Senate ‘Cliff’ Bill Retains Mortgage Cancellation Relief

Tax rates would remain the same for most households and mortgage cancellation relief is extended in a budget package passed by the U.S. Senate early this morning to avert the so-called fiscal cliff. The House today could take up the bill, which NAR has been monitoring closely because the fiscal cliff’s automatic tax increases and federal spending cuts involve programs important to real estate and impact household wealth. Based on what the House does, the provisions in the Senate bill could change in the final bill.

The “American Taxpayer Relief Act of 2012’’ passed on a bipartisan 89-9 vote in the middle of the night and extends current tax rates for all households earning less than $450,000, and $400,000 for individual filers. For households earning above these limits, tax rates would revert to where they were in 2003, when taxes were reduced across the board. That means taxpayers in the highest bracket would pay taxes on ordinary income at a rate of 39.6 percent, up from 35 percent.

The tax rate on capital gains would also remain the same, at 15 percent, for most households, but for those earning above the $400,000-$450,000 threshold, the rate would rise to 20 percent.

Importantly from NAR’s perspective, the exclusion from taxes for gains on the sale of a principal residence of up to $500,000 ($250,000 for individuals) remains in effect, so only home sellers whose income is $450,000 or above and the gain on the sale of their house is above $500,000 would pay taxes on the excess capital gains at the higher rate (with corresponding numbers for individual filers). For the vast majority of home sellers, there is no change.

The bill also reinstates provisions that phase out personal exemptions and deductions for incomes over $250,000 for singles and $300,000 for couples.

A number of what lawmakers call extenders are in the bill. Extenders keep in place expiring tax provisions. Of most interest to real estate, the bill would extend mortgage cancellation relief for home owners or sellers who have a portion of their mortgage debt forgiven by their lender, typically in a short sale or foreclosure sale for sellers and in a modification for owners. Without the extension, any debt forgiven would be taxable, which, for underwater households, represents a financial burden.

Also extended are deductions for mortgage insurance premiums and for state and local property taxes, which, along with the mortgage interest deduction, are important tax considerations for home owners and buyers.
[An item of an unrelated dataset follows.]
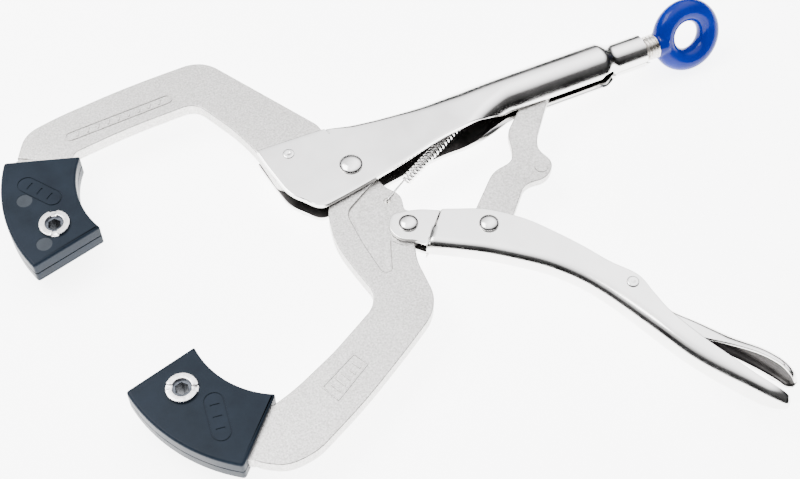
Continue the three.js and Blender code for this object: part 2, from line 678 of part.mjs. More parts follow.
function addRivet(name, centre, radius, headRadius, domeHeight, face) {
  const seat = face + FACE_GAP;
  const domeSteps = 3;
  const upper = Array.from({ length: domeSteps + 1 }, (_, i) => {
    const angle = (i / domeSteps) * (Math.PI / 2);
    const radius = i === domeSteps ? 0 : headRadius * Math.cos(angle);
    return [radius, seat + domeHeight * THREE.MathUtils.lerp(DOME_RIM, 1, Math.sin(angle))];
  });
  const topHalf = [[radius, seat], [headRadius, seat], ...upper];
  const bottomHalf = topHalf.map(([r, z]) => [r, -z]).reverse();
  addPart(name, turned(centre, [...bottomHalf, ...topHalf]), rivetSteel);
}

function addRivets() {
  const earFace = LUG_THICKNESS / 2 + EAR_GAP + LEVER_SHEET;
  const linkFace = LEVER_STATIONS[3].half;
  const releaseFace = LEVER_STATIONS[8].half;
  const mainRivet = [MAIN_RIVET_RADIUS, MAIN_HEAD_RADIUS, DOME_HEIGHT];
  const smallRivet = [SMALL_RIVET_RADIUS, SMALL_HEAD_RADIUS, SMALL_DOME_HEIGHT];
  addRivet('jaw_pivot_rivet', MAIN_PIVOT, ...mainRivet, HANDLE_FRONT_HALF);
  addRivet('fixed_jaw_rivet', JAW_RIVET, ...smallRivet, HANDLE_FRONT_HALF);
  addRivet('lever_pivot_rivet', LEVER_PIVOT, LEVER_RIVET_RADIUS, LEVER_HEAD_RADIUS, DOME_HEIGHT, earFace);
  addRivet('link_pivot_rivet', LINK_PIVOT, LEVER_RIVET_RADIUS, LEVER_HEAD_RADIUS, DOME_HEIGHT, linkFace);
  addRivet('release_lever_rivet', RELEASE_PIVOT, ...smallRivet, releaseFace);
}

// ---- adjusting screw with its eye, its plain nose and the eye's coating ---------------------------------

function eyeRing(tubeRadius) {
  const ring = new THREE.TorusGeometry(EYE_RING_RADIUS, tubeRadius, 10, 24);
  return solid(ring.rotateX(EYE_TURN).translate(EYE_CENTRE_X, SCREW_AXIS_Y, 0));
}

function addAdjustingScrew() {
  const noseStart = LINK_BEARING[0] + LINK_END_RADIUS + NOSE_GAP;
  const noseEnd = noseStart + NOSE_LENGTH;
  const nose = turnedAlongX([
    [noseStart, 0],
    [noseStart, NOSE_RADIUS - 0.6],
    [noseStart + 0.6, NOSE_RADIUS],
    [noseEnd, NOSE_RADIUS],
    [noseEnd, 0],
  ], SCREW_AXIS_Y);
  addPart('screw_nose', nose, threadSteel);

  const root = SCREW_RADIUS - THREAD_DEPTH;
  const threadEnd = COATING_NECK_START - 0.4;
  const profile = [[noseEnd + FACE_GAP, 0], [noseEnd + FACE_GAP, root - 0.6], [noseEnd + 1, root]];
  for (let x = THREAD_START; x + SCREW_PITCH <= threadEnd; x += SCREW_PITCH) {
    profile.push([x, root], [x + SCREW_PITCH / 2, SCREW_RADIUS]);
  }
  const ringNear = EYE_CENTRE_X - EYE_RING_RADIUS;
  profile.push([threadEnd, root], [threadEnd, NECK_CORE_RADIUS]);
  profile.push([ringNear, NECK_CORE_RADIUS - 0.8], [ringNear, 0]);
  const shank = turnedAlongX(profile, SCREW_AXIS_Y, THREAD_SIDES);
  addPart('adjusting_screw', shank.add(eyeRing(EYE_CORE_RADIUS)), threadSteel);

  const neckRadius = NECK_CORE_RADIUS + COATING_THICKNESS;
  const neck = turnedAlongX([
    [COATING_NECK_START, 0],
    [COATING_NECK_START, neckRadius - 0.4],
    [COATING_NECK_START + 0.8, neckRadius],
    [ringNear, neckRadius + 0.4],
    [ringNear, 0],
  ], SCREW_AXIS_Y);
  const hollowNeck = turnedAlongX([
    [COATING_NECK_START - 1, 0],
    [COATING_NECK_START - 1, NECK_CORE_RADIUS + COATING_GAP],
    [ringNear, NECK_CORE_RADIUS - 0.8 + COATING_GAP],
    [ringNear, 0],
  ], SCREW_AXIS_Y);
  const coating = eyeRing(EYE_CORE_RADIUS + COATING_THICKNESS)
    .add(neck)
    .subtract(eyeRing(EYE_CORE_RADIUS + COATING_GAP))
    .subtract(hollowNeck);
  addPart('eye_coating', coating, blueVinyl);
}

// ---- return spring: plain outer shape of the coil with its two hooks ------------------------------------

const SPRING_COIL_RADIUS = 2.15;
const SPRING_WIRE_RADIUS = 0.42;
const COIL_START = [16.8, -12];
const COIL_END = [47.6, 4.6];

// Straight round rod between two points, run on a little at both ends.
function rod(from, to, radius, sides, extra) {
  const [start, end] = [new THREE.Vector3(...from), new THREE.Vector3(...to)];
  const run = end.clone().sub(start).setLength(extra);
  const path = new THREE.LineCurve3(start.sub(run), end.add(run));
  const section = new THREE.Shape().absarc(0, 0, radius, 0, 2 * Math.PI);
  return solid(new THREE.ExtrudeGeometry(section, { steps: 1, extrudePath: path, curveSegments: sides }));
}

function wire(points) {
  const overlap = SPRING_WIRE_RADIUS / 2;
  const runs = points.slice(1).map((point, i) => rod(points[i], point, SPRING_WIRE_RADIUS, 8, overlap));
  return runs.reduce((whole, run) => whole.add(run));
}

function addReturnSpring() {
  const overLug = LUG_THICKNESS / 2 + SPRING_WIRE_RADIUS + FACE_GAP;
  const [holeX, holeY] = HOOK_HOLE;
  const frontHook = wire([
    [holeX, holeY, -overLug],
    [holeX, holeY, overLug],
    [holeX + 5.6, holeY + 3.7, overLug],
    [COIL_START[0], COIL_START[1], 0],
  ]);
  const tabHeight = handleSize(SPRING_TAB_X).top - HANDLE_SHEET - SPRING_TAB_DROP;
  const rearHook = wire([
    [...COIL_END, 0],
    [SPRING_TAB_X - SPRING_TAB_THICKNESS / 2 - 2 * SPRING_WIRE_RADIUS, tabHeight + 2 * SPRING_WIRE_RADIUS, 0],
  ]);
  const coil = rod([...COIL_START, 0], [...COIL_END, 0], SPRING_COIL_RADIUS, 12, 0);
  addPart('return_spring', coil.add(frontHook).add(rearHook), springSteel);
}

// ---- assembly -------------------------------------------------------------------------------------------

addUpperHandle();
addFixedJaw();
addMovingJaw();
addLeverHandle();
addToggleLink();
addReleaseLever();
addRivets();
addAdjustingScrew();
addReturnSpring();
addPad('fixed', FIXED_PAD);
addPad('moving', MOVING_PAD);

const pliers = new THREE.Group();
pliers.add(...parts);
pliers.updateMatrixWorld(true);
const extent = new THREE.Box3().setFromObject(pliers, true);
const middle = extent.getCenter(new THREE.Vector3());
pliers.position.set(-middle.x, -middle.y, -extent.min.z);

export default pliers;
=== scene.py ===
import json
import math

import bmesh
import bpy
from mathutils import Matrix, Vector


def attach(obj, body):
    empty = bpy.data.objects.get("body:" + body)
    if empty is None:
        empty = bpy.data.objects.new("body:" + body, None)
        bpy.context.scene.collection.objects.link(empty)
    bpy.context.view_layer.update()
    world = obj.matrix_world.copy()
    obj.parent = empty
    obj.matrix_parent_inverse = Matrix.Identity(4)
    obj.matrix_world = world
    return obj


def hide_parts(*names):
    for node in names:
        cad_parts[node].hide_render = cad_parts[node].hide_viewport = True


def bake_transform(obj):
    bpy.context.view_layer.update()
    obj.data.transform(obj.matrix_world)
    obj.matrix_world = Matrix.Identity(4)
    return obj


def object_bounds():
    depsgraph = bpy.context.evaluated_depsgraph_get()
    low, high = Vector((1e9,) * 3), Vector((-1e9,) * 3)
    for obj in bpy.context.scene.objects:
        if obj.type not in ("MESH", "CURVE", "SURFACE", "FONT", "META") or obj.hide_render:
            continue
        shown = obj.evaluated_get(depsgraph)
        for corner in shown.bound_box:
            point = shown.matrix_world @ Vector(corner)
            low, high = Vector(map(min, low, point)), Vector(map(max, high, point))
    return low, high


# Locking pliers. Every piece is drawn in the tool's own plane, in millimetres: the main pivot is at
# x = y = 0, +X runs along the adjusting screw to its eye, +Y points away from the lever, and z = 0 is the
# jaws' mid-plane. An outline is a list of corners (x, y, rounding).

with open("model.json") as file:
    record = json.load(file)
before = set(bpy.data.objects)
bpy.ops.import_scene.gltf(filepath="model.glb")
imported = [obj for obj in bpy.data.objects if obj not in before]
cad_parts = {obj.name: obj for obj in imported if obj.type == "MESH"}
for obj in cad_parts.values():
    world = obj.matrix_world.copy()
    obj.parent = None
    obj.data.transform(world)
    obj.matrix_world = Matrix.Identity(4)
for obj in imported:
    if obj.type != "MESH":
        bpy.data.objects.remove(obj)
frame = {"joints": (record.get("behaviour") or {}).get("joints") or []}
cad_low, cad_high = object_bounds()
joint_places = {joint["name"]: joint.get("pos_m") for joint in frame["joints"]}

MM = 0.001
PIVOT = Vector(joint_places["jaw_pivot"])
FLOOR_Z = cad_low.z - 0.0024  # the dipped coating hangs a little below its CAD ring

JAW_HALF = 2.75
LUG_HALF = 1.85
HUB_RADIUS = 10.5
HUB_CLEARANCE = 1.4
PLATE_EDGE = 0.5  # rounding of the jaws' edges

HANDLE_SHEET = 2.0
COLLAR_SHEET = 1.5
HANDLE_FRONT_HALF = 5.1
TUBE_RADIUS = 9.1
SCREW_Y = 8.1
COLLAR_RADIUS = 6.6
COLLAR_START = 117.0
COLLAR_END = 130.5
SLOT_HALF = 2.5
NOTCH_X = 110.8
NOTCH_RADIUS = 3.9
SEAM_HALF = 0.07
SPINE_START = -2.4
SPRING_TAB_X = 57.0

LEVER_SHEET = 1.7
EAR_HALF = 3.8
LEVER_FRONT_HALF = 4.65
LEVER_REAR_HALF = 6.2
RELEASE_SHEET = 1.2
RELEASE_HALF = 2.6

LINK_HALF = 1.85
LEVER_PIVOT = (8.9, -32.5)
LINK_PIVOT = (35.4, -45.4)
RELEASE_PIVOT = (70.7, -89.3)
LINK_END = (86.0, SCREW_Y)
LINK_END_RADIUS = 4.8
JAW_RIVET = (-19.5, 14.4)
HOOK_HOLE = (6.5, -18.8)
HOOK_HOLE_RADIUS = 1.3

SCREW_RADIUS = 5.0
THREAD_DEPTH = 0.75
PITCH = 1.5
NOSE_START = 92.2
NOSE_END = 96.2
THREAD_START = 104.0
NECK_START = 136.8
EYE_X = 151.0
EYE_RADIUS = 10.3
EYE_TUBE = 4.6
EYE_TURN = math.radians(60)
NECK_RADIUS = 5.05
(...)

In two other important provisions, the alternative minimum tax (AMT) is permanently adjusted for inflation, making it unnecessary for Congress to adjust it each year. The AMT was enacted in 1969 to help ensure a minimum tax bill for high-income households that would otherwise minimize their taxes by shielding much of their income in deductions and using other tax strategies. Because it was never indexed to inflation, AMT threatens to catch middle-income households in the tax, so Congress each year adjusts it. Now the adjustment would be permanent.

The other key provision is a change in the estate tax so that estates would be taxed at a top rate of 40 percent, with the first $5 million in value exempted for individual estates and $10 million for family estates. Currently, the top rate is 35 percent.

The other side of the fiscal cliff is hundreds of billions of dollars in automatic, across-the-board federal spending cuts, with a disproportionate share of the cuts affecting defense spending. The Senate bill would push back the deadline for the cuts for two months.